That's one example of the rapacity of huge corporations, even back then. Here's another. When Intel built their first 9.x fab in Rio Rancho, NM, they got mondo incentives. Enough that the local government had to absorb a large influx of people, with no added financial resources. How bad did it get? Well, central New Mexico is a high desert. The Albuquerque/Rio Rancho area is at about the same altitude as Denver, and drier. I was renting, so I didn't pay any attention to what property taxes where doing, but I do know that finally, on a 4th of July, I turned on the tap and no water came out. This was after some time of decreasing pressure. Wafer fabs are water-intensive. And yes, I was on city water.

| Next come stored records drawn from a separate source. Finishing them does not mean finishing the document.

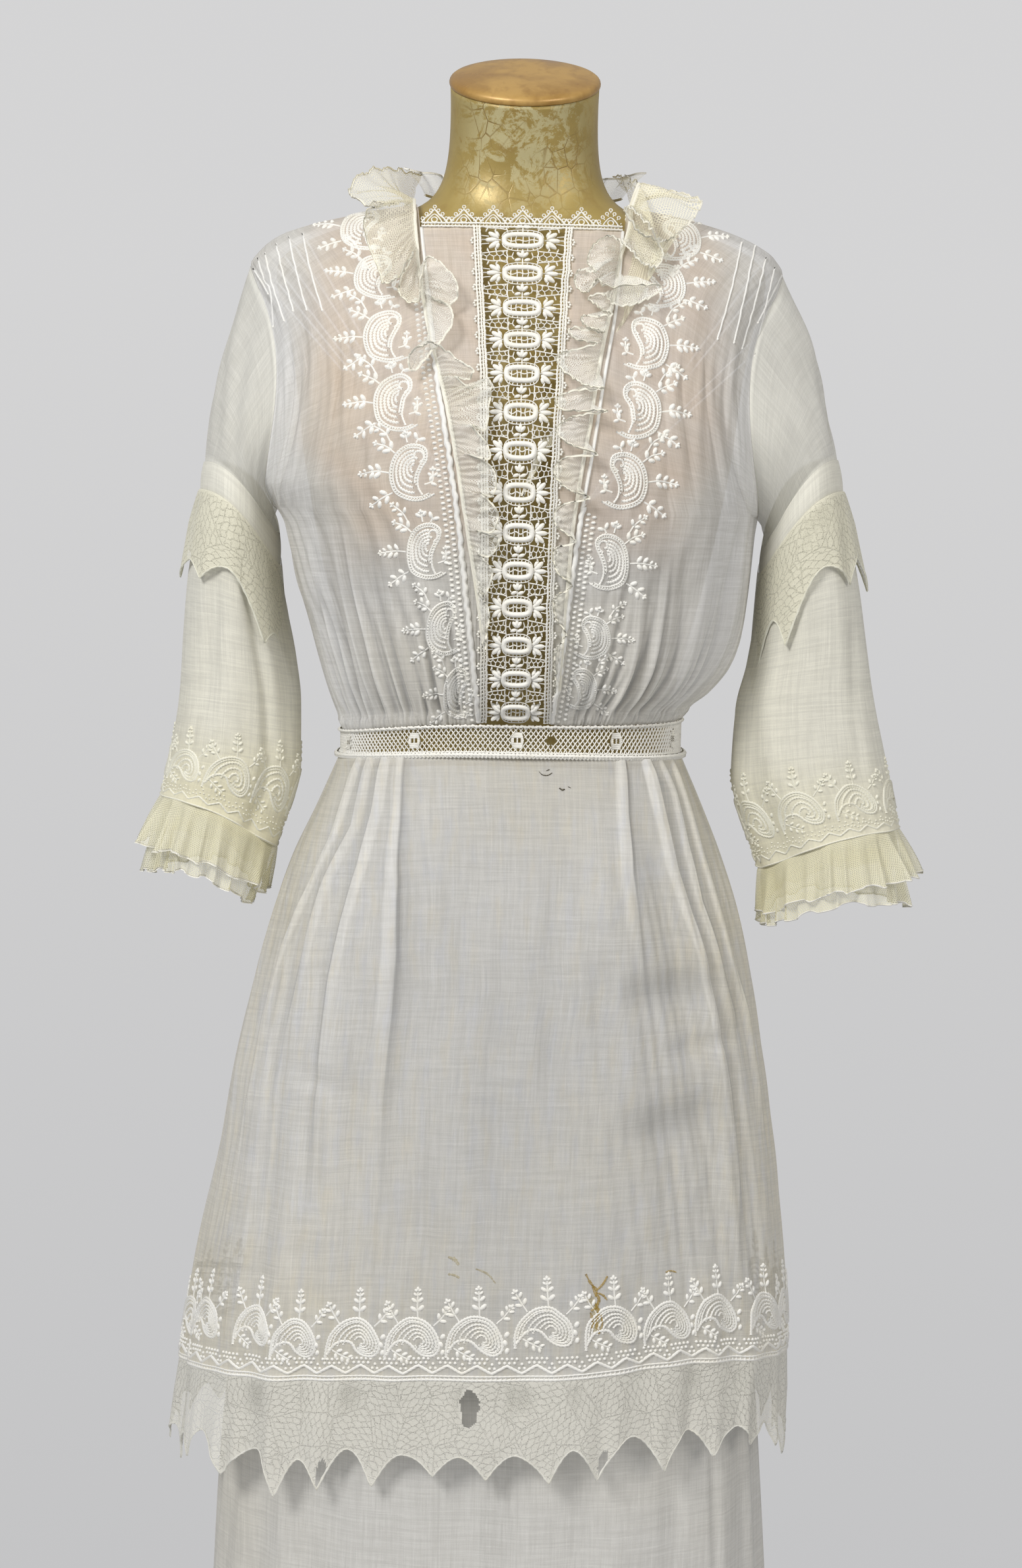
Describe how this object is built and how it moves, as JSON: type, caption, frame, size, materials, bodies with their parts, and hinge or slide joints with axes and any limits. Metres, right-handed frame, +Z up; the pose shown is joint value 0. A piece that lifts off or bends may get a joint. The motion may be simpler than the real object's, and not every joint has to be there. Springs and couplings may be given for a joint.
{
  "type": "embroidered cotton dress on a limbless dress form with stand",
  "caption": "Long lawn dress with lace front panel, net frills, elbow sleeves and tunic skirt, standing on a limbless dress form with pole and round base.",
  "frame": {"origin": "middle of the whole part's box, on the surface that the base stands on", "axes": "+Z up along the pole, the dress front looks along -Y, +X is to the viewer's right"},
  "size_m": [0.5723, 0.3714, 1.5357],
  "materials": {
    "lawn_white": "fine sheer cotton lawn, matt",
    "lawn_cream": "fine cotton lawn, aged to cream, matt",
    "lace": "cotton thread lace and lattice insertion",
    "net": "soft cotton net, aged",
    "form_gold": "worn gold paint over papier-mache",
    "cap_lacquer": "lacquered gold disc",
    "stand_iron": "black enamel"
  },
  "bodies": {
    "root": {"form_torso": "form_gold", "form_neck_cap": "cap_lacquer", "stand_base": "stand_iron", "stand_pole": "stand_iron", "stand_collar": "stand_iron", "bodice_front_left": "lawn_white", "bodice_front_right": "lawn_white", "bodice_back_left": "lawn_white", "bodice_back_right": "lawn_white", "inset_left": "lawn_white", "inset_right": "lawn_white", "strip_left": "lawn_white", "strip_right": "lawn_white", "lace_panel": "lace", "lace_braid_left": "lace", "lace_braid_right": "lace", "neck_edging": "lace", "ruffle_left": "net", "ruffle_right": "net", "ruffle_back": "net", "sleeve_upper_left": "lawn_cream", "sleeve_upper_right": "lawn_cream", "sleeve_band_left": "lawn_cream", "sleeve_band_right": "lawn_cream", "sleeve_lower_left": "lawn_cream", "sleeve_lower_right": "lawn_cream", "sleeve_lace_left": "lace", "sleeve_lace_right": "lace", "cuff_ruffle_upper_left": "net", "cuff_ruffle_upper_right": "net", "cuff_ruffle_lower_left": "net", "cuff_ruffle_lower_right": "net", "waistband_front": "lace", "waistband_back": "lace", "tunic_front": "lawn_white", "tunic_back": "lawn_white", "tunic_lace_front": "lace", "tunic_lace_back": "lace", "underskirt_front": "lawn_white", "underskirt_back": "lawn_white"}
  },
  "joints": []
}
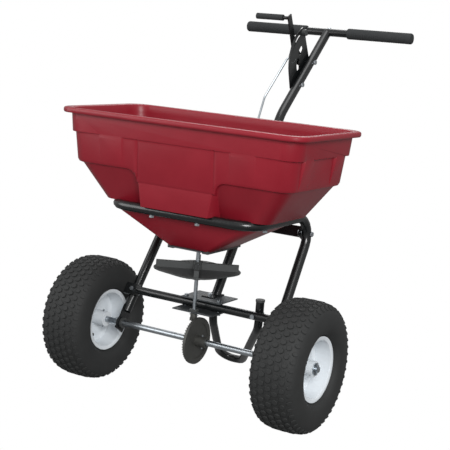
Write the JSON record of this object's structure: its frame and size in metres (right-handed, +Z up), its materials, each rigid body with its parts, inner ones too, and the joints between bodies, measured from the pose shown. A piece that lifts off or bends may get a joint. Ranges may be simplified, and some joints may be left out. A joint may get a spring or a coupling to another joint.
{
  "type": "broadcast_spreader",
  "caption": "Walk-behind broadcast spreader with a moulded hopper, bent-tube frame, two pneumatic wheels, geared impeller and a hand lever for its shut-off gate.",
  "frame": {"origin": "on the ground under the middle of the bounding box", "axes": "+Z up, +X along the axle to the operator's right when facing the front, -Y the front, +Y the push handle"},
  "size_m": [0.76, 0.9232, 0.9336],
  "materials": {
    "red_moulding": "moulded, slightly glossy",
    "black_paint": "satin powder coat",
    "grip_foam": "matte foam",
    "tyre_rubber": "matte rubber",
    "valve_rubber": "matte rubber",
    "wheel_paint": "semi-gloss enamel",
    "gear_metal": "dull cast",
    "sheet_steel": "blackened sheet",
    "dark_plastic": "matte moulded",
    "zinc_plate": "bright zinc plate"
  },
  "bodies": {
    "body": {"axle_bush_left": "dark_plastic", "axle_bush_right": "dark_plastic", "brace_bolt_left": "zinc_plate", "brace_bolt_right": "zinc_plate", "brace_handle_bolt": "zinc_plate", "cradle_bolt_1": "zinc_plate", "cradle_bolt_2": "zinc_plate", "cradle_bolt_3": "zinc_plate", "cradle_bolt_4": "zinc_plate", "cross_tube": "black_paint", "cross_tube_bolt_left": "zinc_plate", "cross_tube_bolt_right": "zinc_plate", "frame_tube": "black_paint", "gate_rail_left": "dark_plastic", "gate_rail_right": "dark_plastic", "gear_plate_lower": "sheet_steel", "gear_plate_upper": "sheet_steel", "grip_left": "grip_foam", "grip_right": "grip_foam", "handle_bar": "black_paint", "handle_bar_bolt": "zinc_plate", "handle_foot_bolt": "zinc_plate", "handle_lower_tube": "black_paint", "handle_upper_tube": "black_paint", "hopper": "red_moulding", "lever_pivot_bolt": "zinc_plate", "plate_bolt_left": "zinc_plate", "plate_bolt_right": "zinc_plate", "quadrant_bolt": "zinc_plate", "quadrant_plate": "black_paint", "rear_brace": "black_paint", "shaft_bush_lower": "dark_plastic", "shaft_bush_upper": "dark_plastic", "splice_bolt": "zinc_plate", "stand_bolt": "zinc_plate", "stand_cap": "dark_plastic", "stand_tube": "black_paint"},
    "axle": {"axle": "zinc_plate", "drive_gear": "gear_metal", "gear_pin": "zinc_plate", "tyre_left": "tyre_rubber", "rim_left": "wheel_paint", "hub_left": "wheel_paint", "drive_pin": "zinc_plate", "valve_left": "valve_rubber", "axle_washer": "zinc_plate", "cotter_pin": "zinc_plate"},
    "free_wheel": {"tyre_right": "tyre_rubber", "rim_right": "wheel_paint", "hub_right": "wheel_paint", "valve_right": "valve_rubber"},
    "impeller": {"impeller_shaft": "zinc_plate", "pinion": "gear_metal", "pinion_pin": "zinc_plate", "impeller": "dark_plastic"},
    "shutoff_lever": {"shutoff_lever": "black_paint", "lever_grip": "grip_foam"},
    "control_rod": {"control_rod": "zinc_plate"},
    "gate": {"gate": "sheet_steel"},
    "rate_stop": {"rate_stop": "dark_plastic"}
  },
  "joints": [
    {"name": "axle_spin", "type": "hinge", "parent": "body", "child": "axle", "pos_m": [0, -0.2966, 0.165], "axis": [1, 0, 0], "continuous": true},
    {"name": "free_wheel_spin", "type": "hinge", "parent": "body", "child": "free_wheel", "pos_m": [0.316, -0.2966, 0.165], "axis": [1, 0, 0], "continuous": true},
    {"name": "impeller_spin", "type": "hinge", "parent": "body", "child": "impeller", "pos_m": [0, -0.26798, 0.34575], "axis": [0, 0.1564, 0.9877], "continuous": true},
    {"name": "shutoff_lever_hinge", "type": "hinge", "parent": "body", "child": "shutoff_lever", "pos_m": [-0.03, 0.34098, 0.7906], "axis": [-1, 0, 0], "range_deg": [0, 18.41]},
    {"name": "control_rod_hinge", "type": "hinge", "parent": "shutoff_lever", "child": "control_rod", "pos_m": [-0.04, 0.27803, 0.80867], "axis": [-1, 0, 0], "range_deg": [-23.88, 0]},
    {"name": "gate_slide", "type": "slide", "parent": "body", "child": "gate", "axis": [0, 0.9877, -0.1564], "range_m": [0, 0.0441]},
    {"name": "rate_stop_slide", "type": "hinge", "parent": "body", "child": "rate_stop", "pos_m": [-0.014, 0.34098, 0.7906], "axis": [1, 0, 0], "range_deg": [0, 45]}
  ],
  "couplings": [
    {"joint": "impeller_spin", "follows": "axle_spin", "ratio": -6.25},
    {"joint": "control_rod_hinge", "follows": "shutoff_lever_hinge", "ratio": -1.2428},
    {"joint": "gate_slide", "follows": "shutoff_lever_hinge", "m_per_rad": 0.13694}
  ]
}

I bailed. To this day, I still have a love/hate relationship with Intel. I had significant opportunities, did some of my best work, and worked with some kick-ass engineers and managers--the best in my semiconductor career. Intel put a lot of resources into the new fab, as it was the first full-on production 80386 facility, and was expected to do $1B in it's first year of operation. That was huge, back in the day. Intel was much smaller then, and this was when the Intel/Motorola tide turned, as BatWings failed to answer the '386 challenge.

BTW, I've worked for Moto as well, and Intel hired me away from AMD. So I came in on one of those great emergency deals. They needed me badly enough that the movers showed up the day after became available. My vehicle was loaded, as well as household goods, and I flew out to temp lodgings, a rental car, and some wonderful career stuff, including a chance to do some sweet research, rather than just production process engineering.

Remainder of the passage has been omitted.